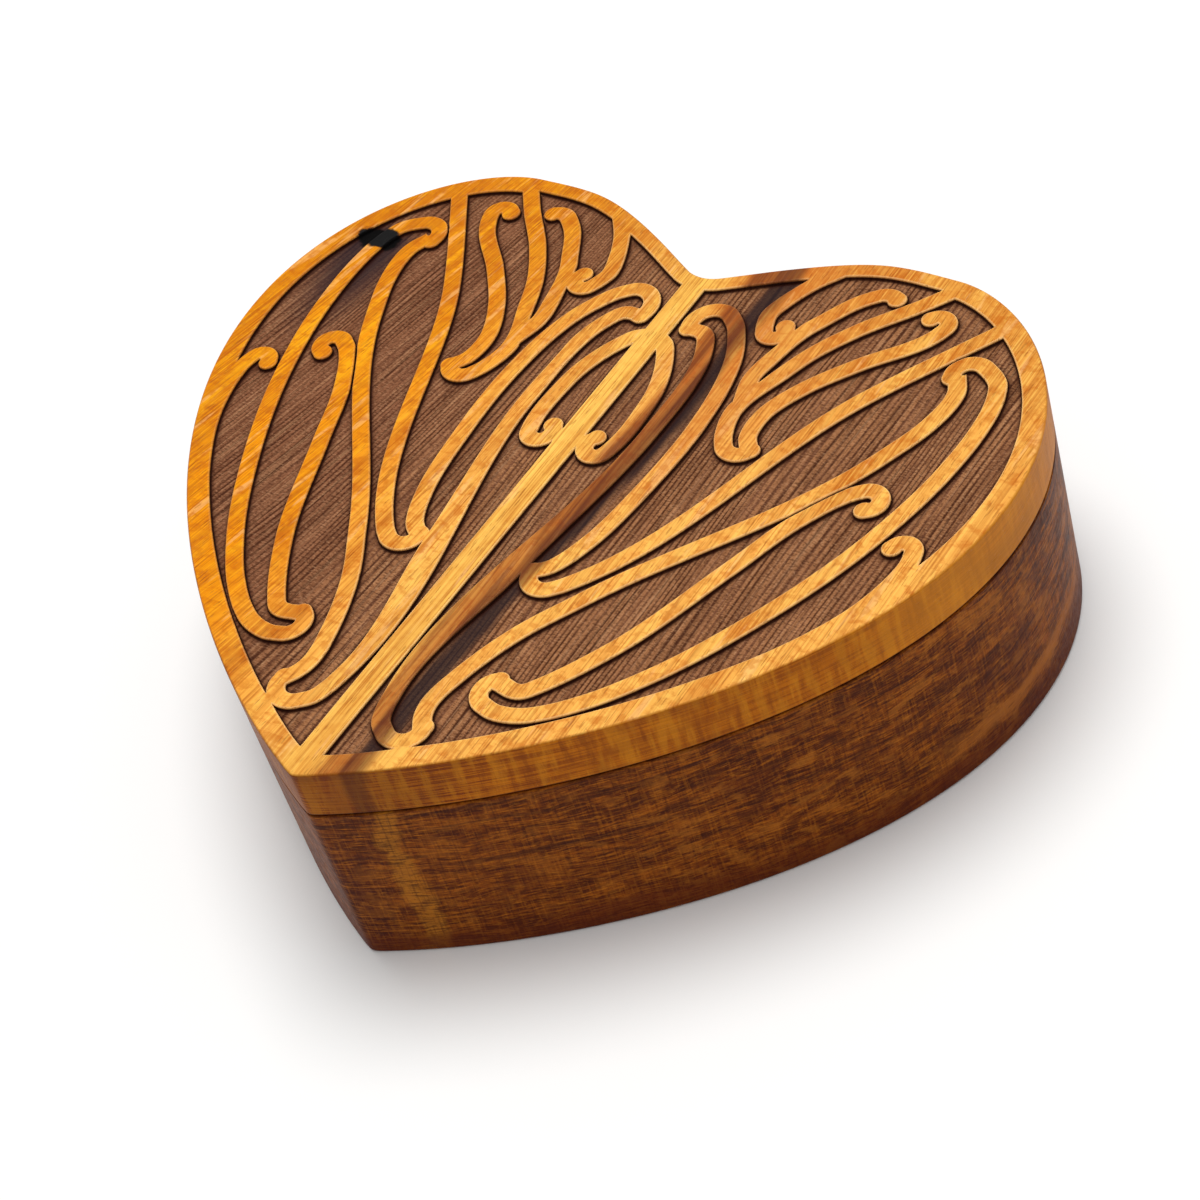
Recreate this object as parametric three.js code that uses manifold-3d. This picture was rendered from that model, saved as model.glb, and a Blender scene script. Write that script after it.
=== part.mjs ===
// A heart-shaped keepsake box in native timber, with a lift-off lid carved in low relief.
// Millimetres, +Z up, the tip of the heart towards -Y and its cleft towards +Y.
// The origin is on the table under the middle of the heart's length and width.
import * as THREE from 'three';
import { mergeVertices } from 'three/addons/utils/BufferGeometryUtils.js';
import Module from 'manifold-3d';

const wasm = await Module();
wasm.setup();

// The heart's outline, seen from above
const HEART_WIDTH = 150;
const HEART_LENGTH = 131;
const CLEFT_DEPTH = 13.2;      // from the tops of the lobes down to the bottom of the cleft
const CLEFT_RADIUS = 7;        // the rounding in the bottom of the cleft
const CLEFT_SLOPE = 30;        // degrees that a lobe falls into the cleft
const LOBE_TOP_X = 42;         // from the centre line to a lobe's top
const WIDEST_Y = 23.4;         // the widest place, above the middle of the length
const TIP_HALF_ANGLE = 67;     // degrees between the centre line and a side, at the tip
const TIP_RADIUS = 2;          // the sanded corner at the tip
const SIDE_BOW = 31.5;         // how long the side keeps its direction at the tip
const SIDE_SWELL = 39.8;       // and below the widest place
const HIP_SWELL = 25.8;        // above the widest place
const LOBE_ROUND = 13.5;       // outside a lobe's top
const SHOULDER_ROUND = 12;     // inside a lobe's top
const SHOULDER_RUN = 28;       // the straight fall into the cleft

// The box, from the table up
const BOTTOM_THICKNESS = 4;    // the board let into the underside
const LEDGE = 4;               // how far that board is let in under the wall, all round
const BASE_HEIGHT = 34.5;      // from the table to the top of the wall
const WALL = 8;
const POCKET_CORNER = 5;       // the cutter's radius, in the pocket's tip
const LINING_THICKNESS = 1.5;  // felt on the floor
const LINING_CLEARANCE = 0.4;  // between the felt and the wall
const SEAM = 0.3;              // the fine line between wall and lid
const LID_THICKNESS = 9.6;
const PLUG_DEPTH = 4;          // how far the lid's locating board reaches into the pocket
const LID_CLEARANCE = 0.5;     // between the locating board and the wall, all round
const GLUE_LINE = 0.1;         // between the let-in board and the wall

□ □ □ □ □

### Exercise details
Reprint the data above from the opening line to the line holding "wasm.setup();", inclusive, and nothing else.

### Exercise answer
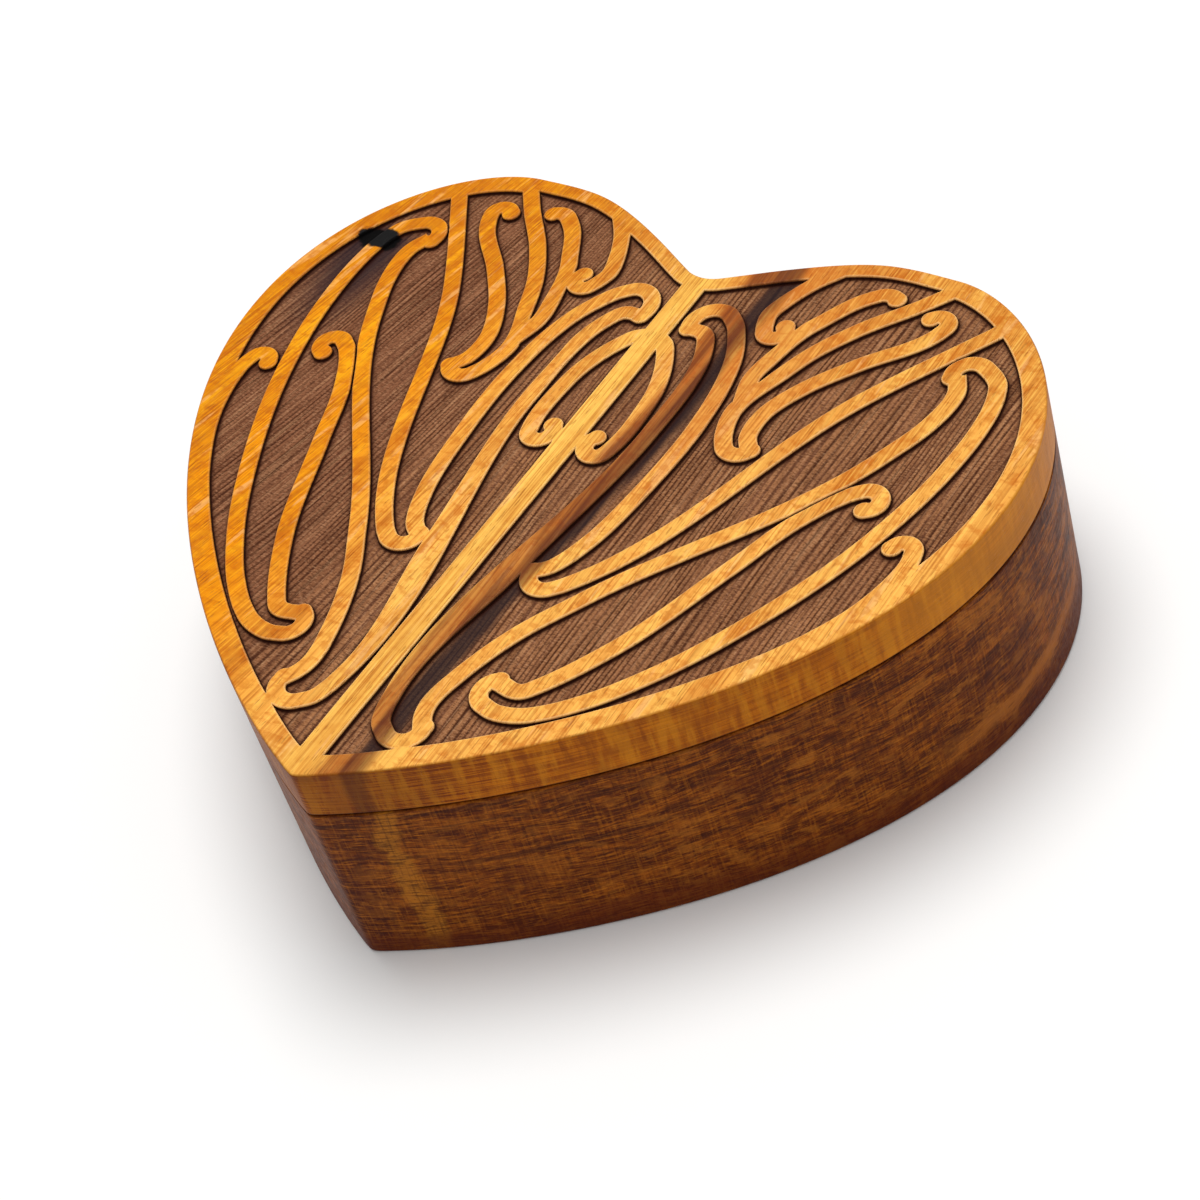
Recreate this object as parametric three.js code that uses manifold-3d. This picture was rendered from that model, saved as model.glb, and a Blender scene script. Write that script after it.
=== part.mjs ===
// A heart-shaped keepsake box in native timber, with a lift-off lid carved in low relief.
// Millimetres, +Z up, the tip of the heart towards -Y and its cleft towards +Y.
// The origin is on the table under the middle of the heart's length and width.
import * as THREE from 'three';
import { mergeVertices } from 'three/addons/utils/BufferGeometryUtils.js';
import Module from 'manifold-3d';

const wasm = await Module();
wasm.setup();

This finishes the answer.